Researchers have said that drinking coffee can cure complex diseases and reduce the risk of death.

According to research published in BMC Public Health Journal, drinking up to 3-4 cups of caffeinated or decaffeinated coffee in 7 days is very beneficial for liver patients. This reduces the risk of death from chronic liver disease. Researchers also say that there is a possibility of recovery from the disease.  

The US media CNN published a report on June 22 analyzing the research data published in the journal.

Regular coffee drinkers are 21 percent more likely to recover from chronic liver disease and 20 percent less likely to develop chronic or fatty liver disease, the reporters said, citing researchers. The risk of death from chronic liver complications is 49 percent lower.

According to Oliver Kennedy, a writer and researcher of the medical faculty of the University of Southampton in the United Kingdom, said, 'Coffee is an easy drink. What we've found from research is that it can provide potential preventive treatment for chronic liver disease.'

In this study, the research institute of UK started collecting data on the subject of coffee drinking among 4,94,585 participants. They were followed for almost a decade after that.

Those who drank caffeinated or decaffeinated coffee were found to have the greatest benefit in their group. Instant coffee drinkers also saw some benefits. Ground coffee contains high levels of Cafestol and Kahweol. Two anti-oxidants have been found in coffee beans, which have anti-inflammatory properties.

This is not the first study to find health benefits from coffee. A study published last February found that drinking one or more cups of black coffee, caffeinated coffee a day, reduced the long-term risk of heart disease.
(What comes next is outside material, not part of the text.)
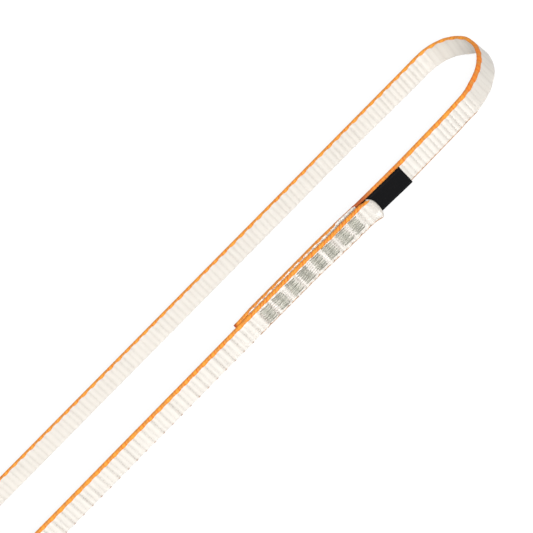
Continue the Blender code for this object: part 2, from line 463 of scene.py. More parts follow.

Coffee reduces the risk of type-2 diabetes, Parkinson's disease, prostate cancer, Alzheimers, sclerosis, melanoma, other skin cancers and coronary artery calcium levels. An earlier study by Kennedy found that drinking coffee reduced the risk of hepatocellular cancer, the most common form of liver cancer.

Liver cancer is on the rise

Liver cancer has been on the rise worldwide for decades. According to a 2018 study, the incidence of liver cancer worldwide increased by 75% between 1990 and 2015.

According to the American Cancer Society, the rate of liver cancer has tripled since the 1980s. The death toll has more than doubled.

Liver cancer is the sixth most common cancer worldwide, according to the World Cancer Research Fund. In less developed countries, especially in Asia and Africa, about 83 percent of people get the cancer. The death rate from this cancer is high. Because no initial symptoms are caught.

Risk factors for liver disease include: alcohol intake, obesity, diabetes, smoking, hepatitis B and C infections. Which makes extra fat in the liver cells.

According to the American Liver Foundation, the causes of non-alcoholic fatty liver disease are: overweight, diabetes, high cholesterol or high triglycerides.

Caution in drinking coffee

Most research is done on drinking black coffee. However, many people drink coffee with milk, sugar, non-dairy cream, which is high in calories, sugar and fat. The American Heart Association warns that coffee, which is high in milk and sugar, increases the risk of heart problems.

Studies have shown that caffeine overdose in certain populations can be dangerous. A 2017 study found that drinking more than 4 cups of coffee during pregnancy can lead to low birth weight, premature birth and permanent birth defects.

Past studies have shown that people with sleep problems or uncontrolled diabetes should consult a doctor before adding caffeine to their diet.

These benefits of drinking coffee do not apply to children. According to the American Academy of Pediatrics, children and adolescents should not drink cola, coffee, energy drinks or other beverages, including caffeine.